If you still haven’t gotten around to returning your blown-out L.L.Bean flannels from the 90s, then you’re too late.
L.L.Bean, the venerable Maine retailer of rustic boots and clothes, is ending its long-running, no questions asked return policy.
The policy, which has been in place for at least a century, was ruined by a few bad players, according to an open letter to customers.
“Increasingly, a small, but growing number of customers has been interpreting our guarantee well beyond its original intent,” says the letter from executive chairman Shawn Gorman.
“Some view it as a lifetime product replacement program, expecting refunds for heavily worn products used over many years,” he said. “Other seek refunds for products that have been purchased through third parties, such as yard sales.”

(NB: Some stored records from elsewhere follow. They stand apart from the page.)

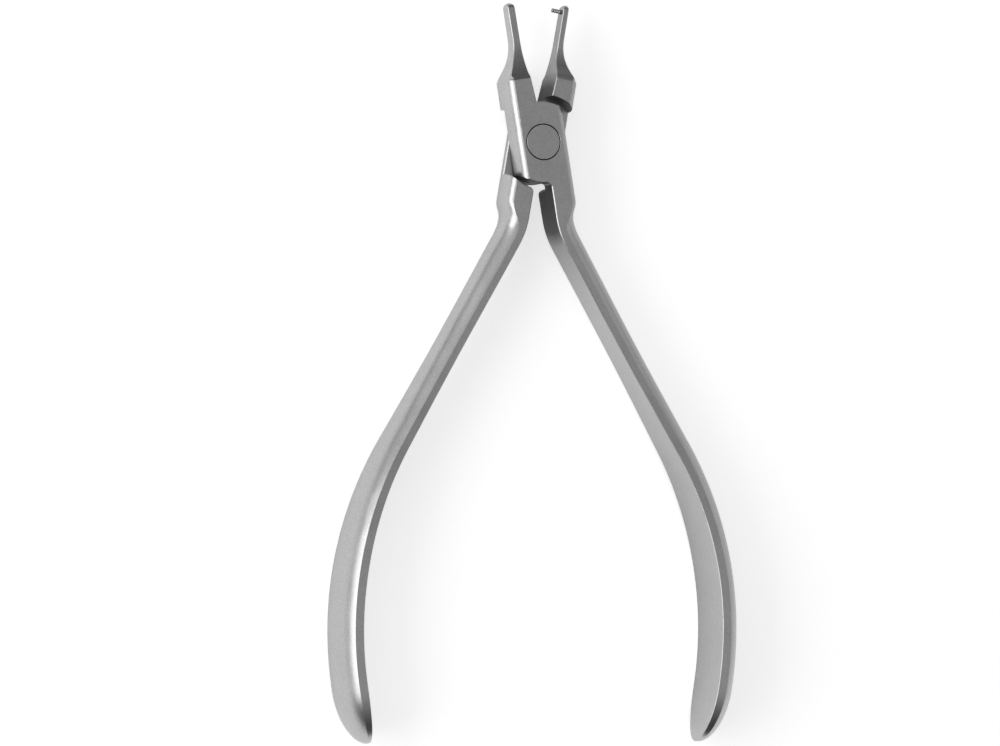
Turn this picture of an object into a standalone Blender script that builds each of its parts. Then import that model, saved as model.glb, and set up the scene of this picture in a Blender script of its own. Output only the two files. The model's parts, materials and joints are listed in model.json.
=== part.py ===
# Lap-joint dental pliers with a pin on one beak, lying on their back as on a tray.
# +Y points to the beaks and +Z out of the joint's front face. The pivot's axis is Z, and the
# joint's rear face lies at Z = 0. Each half is made in the pose in which the pliers are closed.

import math

import bmesh
import bpy
from mathutils import Matrix, Vector

MM = 0.001

# Joint block, measured with the pliers closed
BLOCK_WIDTH = 10.1 * MM
BLOCK_THICKNESS = 7.5 * MM
BLOCK_TOP = 11.35 * MM
BLOCK_BOTTOM = 11.0 * MM
BLOCK_CROWN = 0.5 * MM
BLOCK_CHAMFER_WIDTH = 0.95 * MM
BLOCK_CHAMFER_DROP = 0.85 * MM
LAP_RADIUS = 7.1 * MM
SHOULDER_CLEARANCE = 1.15 * MM
LAP_CLEARANCE = 0.2 * MM
JAW_CLEARANCE = 0.2 * MM
HANDLE_CLEARANCE = 0.6 * MM

# Beaks
BEAK_TIP = 24.9 * MM
BEAK_GAP = 1.1 * MM
BEAK_RELIEF_END = 12.3 * MM
FRONT_BEAK_WIDTH = 1.48 * MM
REAR_BEAK_WIDTH = 1.15 * MM
BEAK_TIP_DEPTH = 2.6 * MM
BEAK_NECK_DEPTH = 2.8 * MM
BEAK_FLARE_START = 18.5 * MM
BEAK_FLARE_POWER = 1.75
BEAK_TAPER_POWER = 2.2
BEAK_CORNER_SHARE = 0.86
BEAK_EDGE = 0.15 * MM
BEAK_CROWN = 0.15 * MM
BEAK_TIP_ROUND = 0.9 * MM

# Handles, along the inner face from the block's lower corner
HANDLE_NECK = 2.4 * MM
HANDLE_BEND_RADIUS = 15.0 * MM
HANDLE_SPLAY = math.radians(20.3)
HANDLE_STRAIGHT = 41.2 * MM
HANDLE_SWEEP_RADIUS = 62 * MM
HANDLE_SWEEP = math.radians(36.9)
HANDLE_TAIL_RADIUS = 82.0 * MM
HANDLE_TAIL = math.radians(8.65)
HANDLE_NECK_DEPTH = 7.4 * MM
HANDLE_NECK_THICKNESS = 4.05 * MM
HANDLE_GRIP_DEPTH = 12.0 * MM
HANDLE_SHANK_THICKNESS = 3.85 * MM
HANDLE_GRIP_THICKNESS = 4.3 * MM
HANDLE_STRIP = 1.3 * MM
HANDLE_NECK_BLEND = 5.5 * MM
HANDLE_SHOULDER_BLEND = 2.4 * MM
HANDLE_SLIM_END = 35.0 * MM
HANDLE_WIDEN_START = 24 * MM
HANDLE_WIDEN_END = 77 * MM
HANDLE_TIP_ROUND = 10.0 * MM

# Pivot screw
SCREW_HEAD_DIAMETER = 6.1 * MM
SCREW_HEAD_HEIGHT = 1.8 * MM
SCREW_SHANK_DIAMETER = 4.2 * MM
SCREW_CLEARANCE = 0.1 * MM
SCREW_EDGE = 0.08 * MM

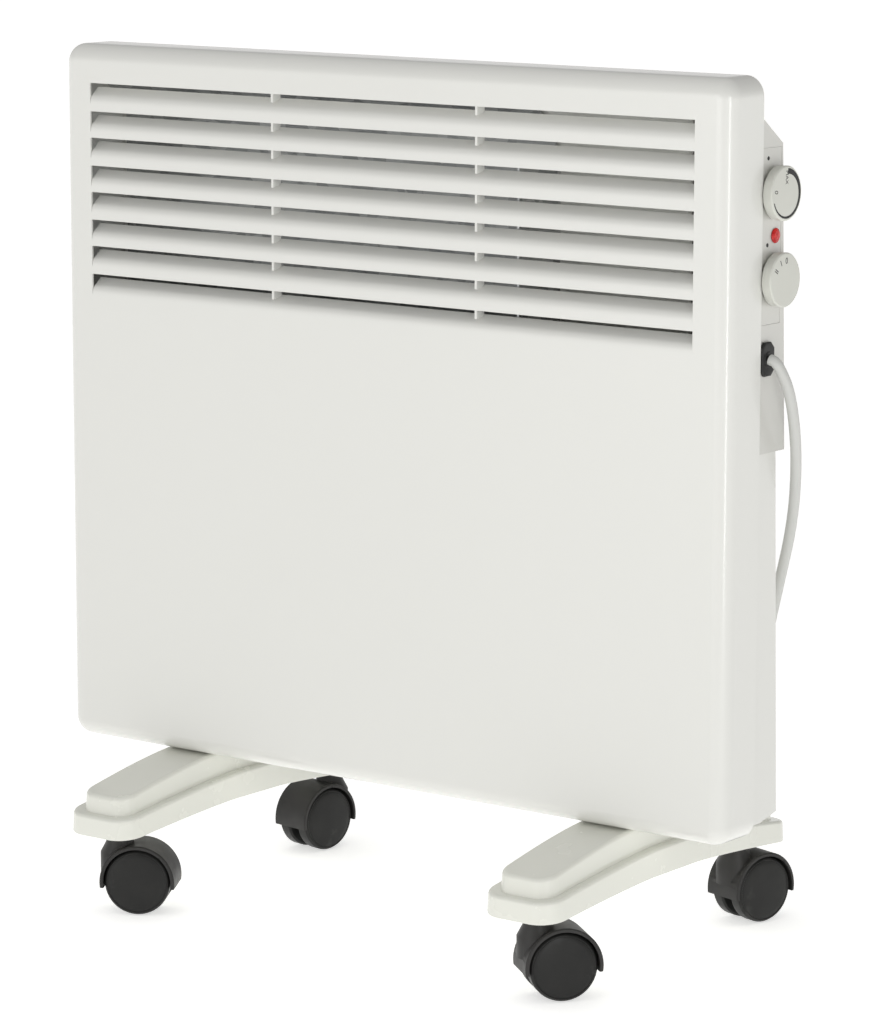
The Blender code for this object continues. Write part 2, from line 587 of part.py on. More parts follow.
front_cover()
rear_casing()
control_box()
control_plate()
control("thermostat", 24.0)
control("selector", 20.0)
indicator_lamp()
cord_gland()
innards()
for side_name, centre_x in (("left", -FOOT_X), ("right", FOOT_X)):
    foot(side_name, centre_x)
for corner_name, swivel_angle in CASTORS.items():
    castor(corner_name, swivel_angle)
mains_lead()
for piece in bpy.data.objects:
    if piece.parent is None:
        piece.location -= Vector((*BOX_MIDDLE, 0)) * MM
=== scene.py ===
"""Looks of a convector heater on castors: finer meshes and procedural finishes over the CAD frame."""
import json
import math

import bmesh
import bpy
from mathutils import Matrix, Vector


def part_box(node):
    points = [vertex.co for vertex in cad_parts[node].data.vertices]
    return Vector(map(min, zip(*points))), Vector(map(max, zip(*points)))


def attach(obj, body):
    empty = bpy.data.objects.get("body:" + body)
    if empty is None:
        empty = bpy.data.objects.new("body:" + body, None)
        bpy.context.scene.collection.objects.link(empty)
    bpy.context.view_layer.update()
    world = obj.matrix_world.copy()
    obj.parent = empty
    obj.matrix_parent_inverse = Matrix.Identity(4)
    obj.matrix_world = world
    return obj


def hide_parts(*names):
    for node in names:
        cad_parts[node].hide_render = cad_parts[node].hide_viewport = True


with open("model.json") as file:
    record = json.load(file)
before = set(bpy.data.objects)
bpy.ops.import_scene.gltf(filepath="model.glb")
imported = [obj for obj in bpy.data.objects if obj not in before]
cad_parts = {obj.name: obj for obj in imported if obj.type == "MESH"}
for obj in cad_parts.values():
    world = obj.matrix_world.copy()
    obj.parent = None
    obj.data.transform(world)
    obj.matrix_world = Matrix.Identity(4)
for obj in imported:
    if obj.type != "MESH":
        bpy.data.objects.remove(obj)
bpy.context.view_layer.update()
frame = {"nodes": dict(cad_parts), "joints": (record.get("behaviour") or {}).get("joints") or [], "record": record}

MM = 0.001
cover_low, cover_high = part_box("front_cover")
# The measures below are millimetres from the middle of the cover, its front flat and the floor.
ORIGIN = Vector(((cover_low.x + cover_high.x) / 2, cover_low.y, 0.0))
JOINTS = {joint["name"]: joint for joint in frame["joints"]}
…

L.L.Bean, which is based in Freeport, still has a return policy. But starting on Friday, the company will only take back products if they are returned within one year of the purchase date, with proof of purchase. If the product is actually defective and the customer tries to return it after a year, the company said it will work out a “fair solution.”
Gorman said the change in return policy “will only affect a small percentage of returns.”
The rather liberal return policy had been in place since the days of Leon Leonwood Bean, who founded the company back in 1912 as a mail order retailer and maker of hunting boots with unusual chainlink style soles.
The original intent was that Bean didn’t want customers to be dissatisfied with his products.